There is conflicting evidence regarding the timing of medial open reduction in relation to the age of the patient. Okano and colleagues found unacceptable radiological results and AVN rates in patients more than 17 months of age. In contrast, Altay and colleagues found no correlation between age at time of surgery and rate of AVN.
Summary
The quality of evidence for open reduction is low. Most cases are observational retrospective case series. Because open reduction is often performed after failure of closed reduction it is difficult to accurately attribute rates of AVN to the open reduction in certain studies. There are no randomized control trials of the different approaches for open reduction and, as such, it is not possible to recommend one approach rather than another.
Pelvic osteotomies
Multiple pelvic and periacetabular osteotomies have been described for the treatment of DDH. They can be classified into reorienting osteotomies, volume-reducing osteotomies, and salvage procedures.

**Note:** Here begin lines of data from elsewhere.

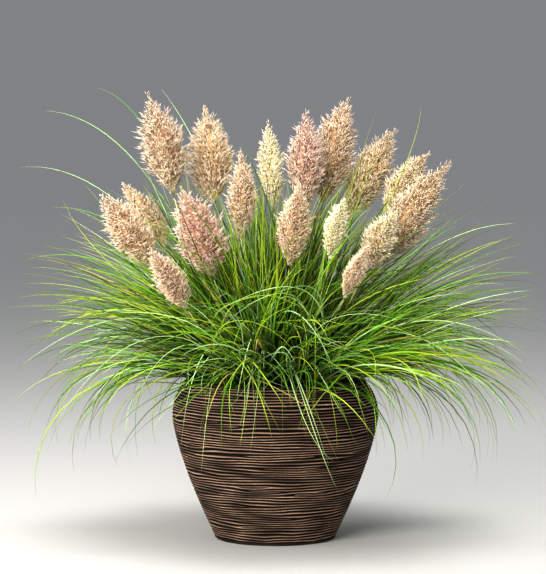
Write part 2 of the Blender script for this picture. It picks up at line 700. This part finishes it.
silk = plume_finish()
for number, (neck, tip, greatest) in enumerate(plume_shapes, 1):
    draw = np.random.default_rng(100 + number)
    *tints, fullness = PLUME_LOOKS[number - 1]
    parts = plume_grids(neck, tip, greatest * fullness, BRANCHES, SPIKELETS, draw)
    for lobe in lobes(neck, tip, greatest * fullness, draw):
        parts += plume_grids(*lobe, LOBE_BRANCHES, LOBE_SPIKELETS, draw)
    tint = [plume_tint(grid, pale, neck, tip, tints, draw) for grid, pale in parts]
    grids = [bowed(grid, neck, tip) for grid, _ in parts]
    plume = as_piece(f"panicle_{number:02d}", grids, {"tint": tint}, silk, wide=48)
    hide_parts(f"plume_{number:02d}")


# Leaves: long grass blades, a few millimetres wide and folded along the midrib. They grow in tufts
# from the crown, the inner ones upright and the outer ones arching over the rim and drooping.

LEAVES_PER_TUFT, MORE_IN_CENTRE = 78, 45
LEAF_ROWS = 12
LEAF_WIDTH = 0.0056
LEAF_THICKNESS = 0.0006
LEAF_FOLD = 0.75
CLEARANCE = 0.003
CROWN_RADIUS = 0.135
TUFT_SPREAD = 0.024
FARTHEST = 0.63
WAVER = 0.10

# A leaf's elevation at its foot and at its tip, and its length, at the crown's centre and edge
START_CENTRE, START_EDGE = math.radians(86), math.radians(36)
END_CENTRE, END_EDGE = math.radians(66), math.radians(-62)
LENGTH_CENTRE, LENGTH_EDGE = 0.60, 0.64

# Leaves on the camera's side end higher and are shorter
FRONT_LIFT, FRONT_SHORTER = math.radians(42), 0.10

# Some leaves curl, some are stiff, and only some may pass a plume on the camera's side
CURLED_SHARE, CURL = 0.13, math.radians(70)
STIFF_SHARE, STIFF_FALL = 0.28, math.radians(26)
CROSSING_SHARE = 0.2

DARK, MID, FRESH, LIME, GREY_GREEN, DRIED = range(6)
LEAF_COLOURS = np.array([
    (0.005, 0.024, 0.0015),
    (0.026, 0.112, 0.011),
    (0.120, 0.330, 0.015),
    (0.390, 0.540, 0.040),
    (0.400, 0.600, 0.280),
    (0.460, 0.340, 0.110),
])
CENTRE_SHARES = np.array([0.36, 0.20, 0.17, 0.15, 0.09, 0.03])
EDGE_SHARES = np.array([0.07, 0.23, 0.27, 0.26, 0.14, 0.03])
YELLOW_TIP = np.array([0.36, 0.47, 0.020])
DRY_TIP = np.array([0.45, 0.33, 0.13])

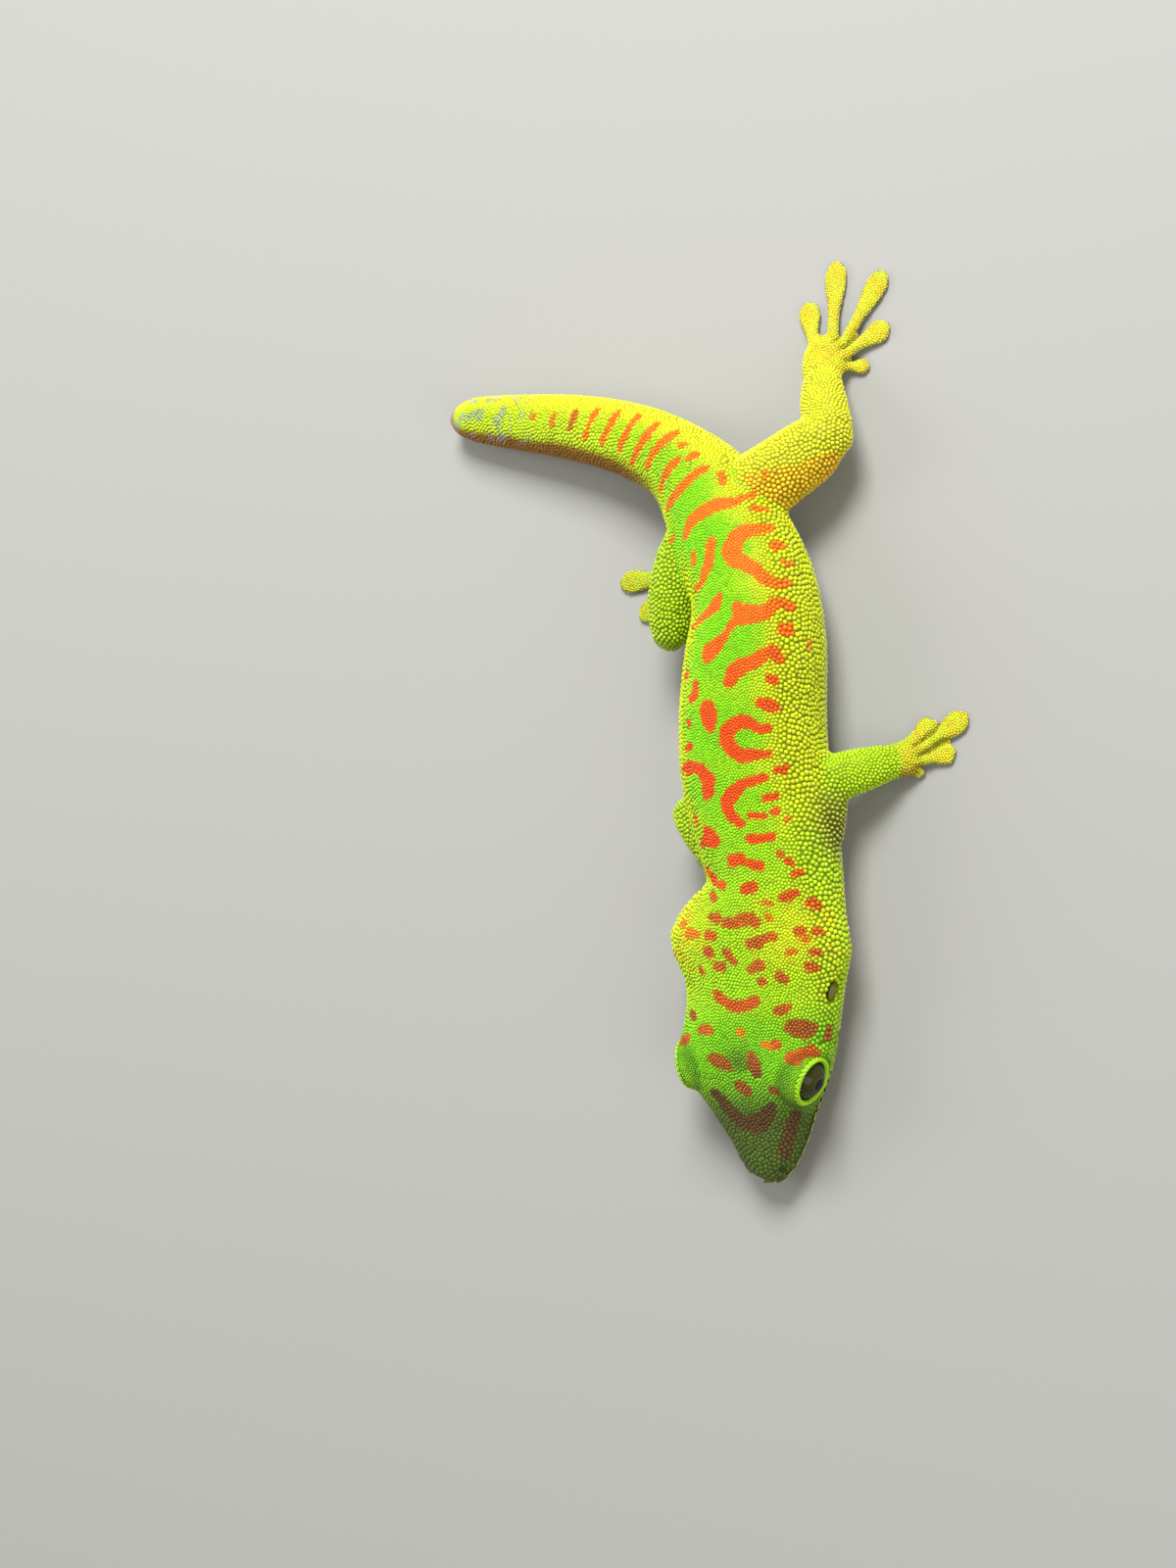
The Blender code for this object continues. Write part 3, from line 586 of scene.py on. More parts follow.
def closed_flesh():
    """The flesh as one even mesh, grown so that its gaps close, with the node that each point is of."""
    copies = flesh_copies()
    edit_all(copies, (bpy.ops.mesh.remove_doubles, {"threshold": MERGE}))
    for copy in copies:
        grow = copy.modifiers.new("grow", "DISPLACE")
        grow.strength = CLOSE * MM
        grow.mid_level = 0
        apply_modifiers(copy)
    select_only(copies)
    bpy.ops.object.join()
    skin = bpy.context.object
    skin.name = skin.data.name = "gecko_skin"
    skin.data.materials.clear()
    remesh = skin.modifiers.new("remesh", "REMESH")
    remesh.mode = "VOXEL"
    remesh.voxel_size = VOXEL * MM
    apply_modifiers(skin)
    names = node_names(mesh_points(skin.data))
    thin = in_nodes(names, "_toe")
    soft = skin.vertex_groups.new(name="soft")
    for chosen, weight in ((thin, TOE_RELAX), (~thin, 1.0)):
        soft.add(np.nonzero(chosen)[0].tolist(), weight, "REPLACE")
    relax = skin.modifiers.new("relax", "SMOOTH")
    relax.factor = 0.5
    relax.iterations = RELAX_ROUNDS
    relax.vertex_group = "soft"
    apply_modifiers(skin)
    skin.vertex_groups.clear()
    return skin, names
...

Salter first described the innominate osteotomy to redirect and stabilize the dislocated hip in children aged 18 months to 6 years or to treat residual dysplasia or recurrent dislocation in 1961. Pemberton reported his pericapsular osteotomy in 1965. This procedure is an incomplete transiliac osteotomy hinged about the triradiate cartilage that has the ability to improve both anterior and lateral coverage of the femoral head. Böhm and colleagues reported the long-term outcome of the Salter innominate osteotomy (SIO), noting that increasing severity of dislocation was associated with worse outcome, with a possible increase in the risk of AVN if the SIO and open reduction were performed concomitantly. Thomas and colleagues reported on the 45-year follow-up of Salter’s series of patients undergoing surgery between 18 months and 4.7 years and found that bilateral hip dislocation and postoperative complications were negative predictive factors and that there was an overall failure rate, defined as total joint arthroplasty, of 46%. Age at the time of index surgery did not affect outcome, although the investigators conceded that this may be because of type II error. Barrett and colleagues found no difference in outcome for patients treated with a concomitant open reduction with those treated with a prior open reduction and an SIO at a later stage. However, there was a worse outcome for those patients more than 4 years of age. Haidar and colleagues had similar results in their series ( Fig. 2 ).